Vestire i panni di Marlon Brando

Uno degli ultimi ruoli di Matt Dillon sul grande schermo è stato quello di Marlon Brando in Maria di Jessica Palud. La storia di Maria Schneider che, appena diciannovenne, viene scelta da Bernardo Bertolucci per affiancare l'attore statunitense sul set di Ultimo tango a Parigi. Un successo fulmineo, ma anche uno scandalo difficile da gestire. "Un regista, quando ero ragazzo, mi chiamava Marlon perché senza saperlo facevo già cose che erano considerate "Method Acting". Mi diceva: 'Hey Marlon, perché non la smetti?'", ricorda l'attore.
"È stata una sorpresa per me quando ho ricevuto quella sceneggiatura. Il film era incentrato su Maria Schneider, ma mi piaceva il copione", ricorda Dillon. "Ho pensato che non avrei resistito, dovevo farlo. Non amo le sorprese in generale nella vita, ma quando arriva qualcosa che non ti aspetti è bello.
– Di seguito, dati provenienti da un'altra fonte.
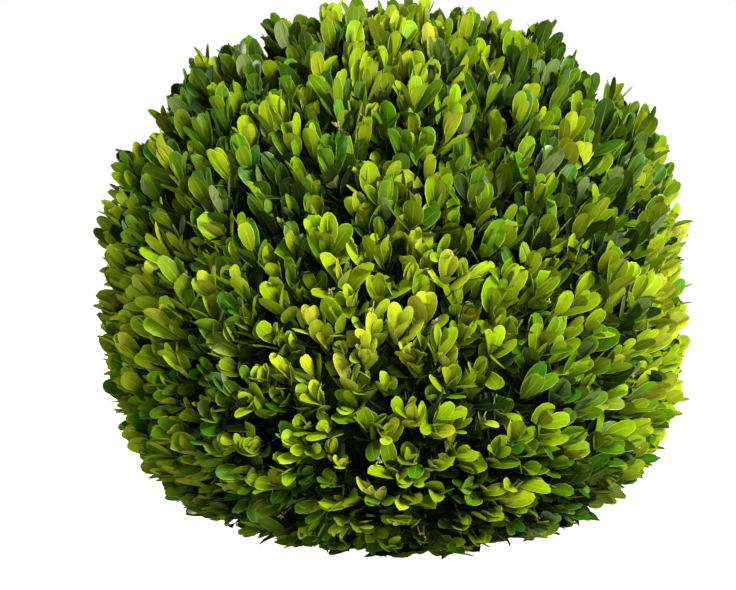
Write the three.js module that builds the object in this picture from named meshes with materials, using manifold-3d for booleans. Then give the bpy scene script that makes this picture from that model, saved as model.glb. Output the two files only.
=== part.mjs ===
// A clipped box topiary ball that is rooted in the ground: a short stem, hidden inside one mass of foliage.
// Millimetres, +Z up. The origin is the middle of the stem's flat cut at ground level.
import * as THREE from 'three';
import { mergeVertices } from 'three/addons/utils/BufferGeometryUtils.js';
import Module from 'manifold-3d';

const wasm = await Module();
wasm.setup();

// The clipped ball, out to its leaf tips.
const BALL_WIDTH = 380;
const BALL_HEIGHT = 357;
const GROUND_CLEARANCE = 2; // the lowest leaf tips stay this far above the ground
const BELLY_SHARE = 0.5; // height of the widest level, as a share of the ball's height
const TOP_SQUARENESS = 2.2; // 2 is an ellipse, more is squarer in side view
const FOOT_SQUARENESS = 2.9; // the ball sits down flatter than it rises
const LUMP_SHARE = 0.018; // how far the hand-clipped face swells and dips, as a share of its radius

// The core of twigs that the leaves stand out of.
const LEAF_DEPTH = 30; // from the clipped face in to the core
const CORE_DETAIL = 2; // subdivisions of the icosahedron

// Shoots, each one a twig with opposite pairs of leaves.
const SHOOTS = 150;
const BELLY_LIFT = 0.95; // how strongly a shoot turns up from straight out, at the belly and above it
const FOOT_LIFT = 0.7; // and at the foot
const LIFT_EASE = 0.6; // how far down the ball, as a share of its radius, the one eases into the other
const PAIRS = 2;
const PAIR_STEP = 4; // along the twig
const TOP_PAIR_ANGLE = THREE.MathUtils.degToRad(29); // between leaf and twig, at the top pair
const PAIR_OPENING = THREE.MathUtils.degToRad(27); // more for each pair below it
const TIP_SCATTER = 7; // some shoots end this much short of the clipped face
const ROOT_DEPTH = 6; // the twig's root lies this deep in the core
const TWIG_RADIUS = 1.8;
const TWIG_SIDES = 3;

// One leaf, larger than life, because the solid carries few of them.
const LEAF_LENGTH = 42;
const LEAF_WIDTH = 26;
const LEAF_THICKNESS = 1.6;
const LEAF_BELLY = 0.56; // where it is widest, as a share of its length
const LEAF_SHOULDER = 0.88; // where it starts to round off, as a share of its length
const SHOULDER_WIDTH = 0.68; // as a share of its width
const LEAF_CUP = 0.22; // how far its edges stand up, as a share of half its width
const SMALLEST_LEAF = 0.86; // scales between which the leaves vary
const LARGEST_LEAF = 1.06;

// The stem.
const STEM_HEIGHT = 150;
const STEM_TOP_RADIUS = 7;
const STEM_FOOT_RADIUS = 13;
const FLARE_RADIUS = 20; // of the flat cut at ground level
const FLARE_HEIGHT = 24;
const FLARE_RINGS = 4; // steps up the flare
const UPPER_RINGS = 3; // steps from there to the top
const STEM_LEAN = 7; // how far the top stands to one side of the foot
const STEM_SIDES = 16;
const CLEARANCE = 0.3; // between the stem and the foliage

const UP = new THREE.Vector3(0, 0, 1);
const EAST = new THREE.Vector3(1, 0, 0);
const NEARLY_UPRIGHT = 0.9; // the rise of a direction from which sideways is taken from EAST, not UP
const GOLDEN_ANGLE = Math.PI * (3 - Math.sqrt(5));
const BELLY_HEIGHT = BALL_HEIGHT * BELLY_SHARE;
const MIDDLE = new THREE.Vector3(0, 0, BELLY_HEIGHT);

// A repeatable draw between 0 and 1 for one thing and one purpose.
function chance(index, salt) {
  const drawn = Math.sin(index * 12.9898 + salt * 78.233) * 43758.5453;
  return drawn - Math.floor(drawn);
}

// How far the clipped face lies from the middle of the ball in one direction.
function reach(direction) {
  const up = direction.z > 0;
  const halfHeight = up ? BALL_HEIGHT - BELLY_HEIGHT : BELLY_HEIGHT - GROUND_CLEARANCE;
  const power = up ? TOP_SQUARENESS : FOOT_SQUARENESS;
  const out = Math.hypot(direction.x, direction.y) / (BALL_WIDTH / 2);
  const along = Math.abs(direction.z) / halfHeight;
  const { x, y, z } = direction;
  const lump = Math.sin(5.1 * x + 1.3) * Math.sin(4.3 * y + 0.7) * Math.cos(4.7 * z + 0.4);
  return (out ** power + along ** power) ** (-1 / power) * (1 + LUMP_SHARE * (lump - 0.5));
}

// Whether a point lies within the ball's own space.
function inSpace(point) {
  const offset = point.clone().sub(MIDDLE);
  return offset.length() <= reach(offset.clone().normalize()) && point.z >= GROUND_CLEARANCE;
}

// A manifold solid from a closed geometry.
function solidOf(geometry) {
  const bare = geometry.clone();
  bare.deleteAttribute('normal');
  bare.deleteAttribute('uv');
  const merged = mergeVertices(bare, 1e-4);
  const vertProperties = new Float32Array(merged.attributes.position.array);
  const triVerts = new Uint32Array(merged.index.array);
  return new wasm.Manifold(new wasm.Mesh({ numProp: 3, vertProperties, triVerts }));
}

// A geometry from a manifold solid.
function geometryOf(solid) {
  const { vertProperties, triVerts } = solid.getMesh();
  const geometry = new THREE.BufferGeometry();
  geometry.setAttribute('position', new THREE.BufferAttribute(vertProperties, 3));
  geometry.setIndex(new THREE.BufferAttribute(triVerts, 1));
  geometry.computeVertexNormals();
  return geometry;
}

// The stem's radius at a height: an even taper, and a flare that eases in towards the ground.
function stemRadius(height) {
  const taper = THREE.MathUtils.lerp(STEM_FOOT_RADIUS, STEM_TOP_RADIUS, height / STEM_HEIGHT);
  const flare = (FLARE_RADIUS - STEM_FOOT_RADIUS) * Math.max(0, 1 - height / FLARE_HEIGHT) ** 2;
  return taper + flare;
}

// The stem, or with a clearance the socket that it stands in. It leans more the higher it rises.
function stemGeometry(clearance) {
  const top = STEM_HEIGHT + clearance;
  const flare = Array.from({ length: FLARE_RINGS }, (_, ring) => (FLARE_HEIGHT * ring) / FLARE_RINGS);
  const rise = (top - FLARE_HEIGHT) / UPPER_RINGS;
  const upper = Array.from({ length: UPPER_RINGS }, (_, ring) => FLARE_HEIGHT + rise * ring);
  const heights = [...flare, ...upper, top];
  const wall = heights.map((height) => new THREE.Vector2(stemRadius(height) + clearance, height));
  const profile = [new THREE.Vector2(0, 0), ...wall, new THREE.Vector2(0, top)];
  const geometry = new THREE.LatheGeometry(profile, STEM_SIDES).rotateX(Math.PI / 2);
  const position = geometry.attributes.position;
  for (let i = 0; i < position.count; i++) {
    const share = position.getZ(i) / STEM_HEIGHT;
    position.setX(i, position.getX(i) + STEM_LEAN * share ** 2);
  }
  return geometry;
}

// The core: the clipped face drawn in by the depth of the leaves.
function coreGeometry() {
  const geometry = new THREE.IcosahedronGeometry(1, CORE_DETAIL);
  const position = geometry.attributes.position;
  const direction = new THREE.Vector3();
  for (let i = 0; i < position.count; i++) {
    direction.fromBufferAttribute(position, i).normalize();
    direction.multiplyScalar(reach(direction) - LEAF_DEPTH).add(MIDDLE);
    position.setXYZ(i, direction.x, direction.y, direction.z);
  }
  return geometry;
}

// A closed shape from a ring of rim points, ordered about +Z, and one point on each side of the ring.
function lens(rim, above, below) {
  const points = [...rim, above, below];
  const faces = rim.flatMap((_, i) => {
    const next = (i + 1) % rim.length;
    return [i, next, rim.length, next, i, rim.length + 1];
  });
  const geometry = new THREE.BufferGeometry();
  geometry.setAttribute('position', new THREE.Float32BufferAttribute(points.flat(), 3));
  geometry.setIndex(faces);
  return geometry;
}

// One leaf from its narrow base at the origin along +Y to its round tip, with its upper side towards +Z.
function leafGeometry(scale) {
  const length = LEAF_LENGTH * scale;
  const half = (LEAF_WIDTH * scale) / 2;
  const belly = length * LEAF_BELLY;
  const rim = [
    [0, 0, 0],
    [half, belly, half * LEAF_CUP],
    [half * SHOULDER_WIDTH, length * LEAF_SHOULDER, (half * LEAF_CUP) / 2],
    [0, length, 0],
    [-half * SHOULDER_WIDTH, length * LEAF_SHOULDER, (half * LEAF_CUP) / 2],
    [-half, belly, half * LEAF_CUP],
  ];
  return lens(rim, [0, belly, LEAF_THICKNESS / 2], [0, belly, -LEAF_THICKNESS / 2]);
}

// Places a shape that lies along +Y: it starts at one point, runs along one direction and faces another.
function placed(geometry, start, along, facing) {
  const across = new THREE.Vector3().crossVectors(along, facing).normalize();
  const face = new THREE.Vector3().crossVectors(across, along);
  return geometry.applyMatrix4(new THREE.Matrix4().makeBasis(across, along, face).setPosition(start));
}

// How far back from a tip, against its direction, a shoot has to run to root in the core.
function shootLength(tip, along) {
  for (let length = LEAF_DEPTH; length < 4 * LEAF_DEPTH; length += 1) {
    const root = tip.clone().addScaledVector(along, -length).sub(MIDDLE);
    if (root.length() < reach(root.clone().normalize()) - LEAF_DEPTH - ROOT_DEPTH) return length;
  }
  return 0;
}

// Even directions all round the ball: a spiral from top to bottom.
function outwardOf(index) {
  const z = 1 - (2 * index + 1) / SHOOTS;
  const flat = Math.sqrt(1 - z * z);
  const turn = index * GOLDEN_ANGLE;
  return new THREE.Vector3(flat * Math.cos(turn), flat * Math.sin(turn), z);
}

// The direction of the shoot that stands at one place on the ball: straight out, turned up.
function alongOf(outward) {
  const drop = Math.min(1, Math.max(0, -outward.z / LIFT_EASE));
  return outward.clone().addScaledVector(UP, THREE.MathUtils.lerp(BELLY_LIFT, FOOT_LIFT, drop)).normalize();
}

// A direction square to the given one.
function sideOf(along) {
  const other = Math.abs(along.z) > NEARLY_UPRIGHT ? EAST : UP;
  return new THREE.Vector3().crossVectors(along, other).normalize();
}

// The leaves of one shoot in opposite pairs, each pair turned a quarter from the last and opened wider.
function leafSolids(index, top, along) {
  const side = sideOf(along);
  const other = new THREE.Vector3().crossVectors(along, side);
  const spin = 2 * Math.PI * chance(index, 2);
  const solids = [];
  for (let leaf = 0; leaf < 2 * PAIRS; leaf++) {
    const pair = Math.floor(leaf / 2);
    const about = spin + (pair / 2 + leaf) * Math.PI;
    const away = side.clone().multiplyScalar(Math.cos(about)).addScaledVector(other, Math.sin(about));
    const angle = TOP_PAIR_ANGLE + pair * PAIR_OPENING;
    const run = along.clone().multiplyScalar(Math.cos(angle)).addScaledVector(away, Math.sin(angle));
    const facing = along.clone().multiplyScalar(Math.sin(angle)).addScaledVector(away, -Math.cos(angle));
    const draw = chance(index * PAIRS * 2 + leaf, 3);
    const scale = THREE.MathUtils.lerp(SMALLEST_LEAF, LARGEST_LEAF, draw);
    const start = top.clone().addScaledVector(along, -pair * PAIR_STEP);
    const end = start.clone().addScaledVector(run, LEAF_LENGTH * scale);
    if (inSpace(end)) solids.push(solidOf(placed(leafGeometry(scale), start, run, facing)));
  }
  return solids;
}

// One shoot: its twig and its leaves, without any that meets the stem's socket.
function shoot(index, socket) {
  const outward = outwardOf(index);
  const along = alongOf(outward);
  const shortfall = TIP_SCATTER * chance(index, 1) ** 2;
  const tip = outward.clone().multiplyScalar(reach(outward) - shortfall).add(MIDDLE);
  const length = shootLength(tip, along);
  if (length === 0) return [];
  const root = tip.clone().addScaledVector(along, -length);
  const topPair = length - LEAF_LENGTH * Math.cos(TOP_PAIR_ANGLE);
  const twigLength = topPair + PAIR_STEP;
  const cone = new THREE.ConeGeometry(TWIG_RADIUS, twigLength, TWIG_SIDES).translate(0, twigLength / 2, 0);
  const twig = solidOf(placed(cone, root, along, sideOf(along)));
  if (!twig.intersect(socket).isEmpty()) return [];
  const leaves = leafSolids(index, root.clone().addScaledVector(along, topPair), along);
  return [twig, ...leaves.filter((leaf) => leaf.intersect(socket).isEmpty())];
}

// The core, cut clear of the stem, with every shoot fused on. Only the one large body is kept, so a loose
// scrap goes and a sealed hollow is filled.
function foliageGeometry() {
  const socket = solidOf(stemGeometry(CLEARANCE));
  const core = solidOf(coreGeometry()).subtract(socket);
  const shoots = Array.from({ length: SHOOTS }, (_, index) => shoot(index, socket)).flat();
  const bodies = wasm.Manifold.union([core, ...shoots]).decompose();
  return geometryOf(bodies.reduce((largest, body) => (body.volume() > largest.volume() ? body : largest)));
}

const foliageMaterial = new THREE.MeshStandardMaterial({ color: 0x4a6410, roughness: 0.5, metalness: 0 });
const barkMaterial = new THREE.MeshStandardMaterial({ color: 0x8a7a5c, roughness: 0.9, metalness: 0 });

const plant = new THREE.Group();
const stem = new THREE.Mesh(stemGeometry(0), barkMaterial);
stem.name = 'main_stem';
const foliage = new THREE.Mesh(foliageGeometry(), foliageMaterial);
foliage.name = 'foliage_ball';
plant.add(stem, foliage);

export default plant;
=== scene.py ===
"""A clipped box topiary ball: a barked stem, boughs, twigs and some twenty-three thousand small leaves.

Metres, +Z up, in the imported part's own frame: the origin lies under the stem, at ground level.
"""
import logging
import math
from dataclasses import dataclass, field, fields
from enum import Enum

import bpy
import numpy as np
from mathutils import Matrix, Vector


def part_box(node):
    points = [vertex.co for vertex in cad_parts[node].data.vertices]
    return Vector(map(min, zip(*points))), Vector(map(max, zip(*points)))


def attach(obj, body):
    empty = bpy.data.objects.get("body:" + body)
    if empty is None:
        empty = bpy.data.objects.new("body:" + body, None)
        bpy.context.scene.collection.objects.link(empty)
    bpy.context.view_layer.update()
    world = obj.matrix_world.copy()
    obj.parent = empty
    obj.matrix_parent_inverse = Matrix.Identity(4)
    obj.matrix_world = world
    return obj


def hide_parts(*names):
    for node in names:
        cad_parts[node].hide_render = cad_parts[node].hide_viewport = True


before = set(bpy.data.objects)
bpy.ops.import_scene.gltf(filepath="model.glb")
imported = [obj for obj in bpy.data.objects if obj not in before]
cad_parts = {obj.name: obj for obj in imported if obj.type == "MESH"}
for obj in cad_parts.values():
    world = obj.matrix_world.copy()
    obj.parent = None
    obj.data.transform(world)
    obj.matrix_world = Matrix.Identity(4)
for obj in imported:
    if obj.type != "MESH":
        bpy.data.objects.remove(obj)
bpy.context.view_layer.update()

LOG = logging.getLogger("box_topiary_ball")

Array = np.ndarray
Socket = bpy.types.NodeSocket
Sockets = bpy.types.bpy_prop_collection
Colour = tuple[float, float, float]  # linear light
Screen = tuple[int, int, int]  # a screen colour, 0 to 255 a channel
Span = tuple[float, float]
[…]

Come quando dovevo interpretare l'alter ego di Bukowski, Henry Chinaski, in 'Factotum'. È stata una sorpresa per me che mi venisse offerta una parte del genere".
The Fence e il nuovo film di Claire Denis

All'orizzonte un nuovo ruolo sul grande schermo mentre è al lavoro su un nuovo film da regista del quale Dillon preferisce non anticipare ancora nulla. "Ho appena finito di girare con Claire Denis 'The Fence' nell'Africa occidentale. È l'adattamento di un'opera teatrale di Bernard-Marie Koltès. Un drammaturgo francese morto negli anni '80", svela l'attore. "Non sapevo nulla di lui. Ma ovviamente mi piace Claire, è una regista davvero brava e volevo lavorare con lei"_.
"E poi nel cast c'è Isaach De Bankolé, un grande attore africano che conosco da anni. Volevamo lavorare insieme e mi sono trovato benissimo. L'abbiamo girato in Senegal. È molto interessante dal punto di vista stilistico. L'opera teatrale più famosa di Koltès si chiama 'Nella solitudine dei campi di cotone', ma quella da cui prende spunto la sceneggiatura è intitolata 'Lotta di negro e cani' . Non so quando uscirà, l'ho finito di girare circa un mese fa".

"Interpreto un tizio di nome Horn che è il capo di un cantiere edile. Anche se è stato scritto negli anni '80, in un certo senso è applicabile anche oggi", prosegue Dillon. "Nella storia accadono diverse cose e il mio personaggio è in qualche modo intrappolato in determinate dinamiche. Per me la visione di Claire è chiara ed è molto interessante. Mi è piaciuto molto lavorare con lei, è molto intransigente e appassionata. Alcuni registi amano davvero i personaggi dei loro film e gli trasmettono emozioni. Lei è una di quei registi".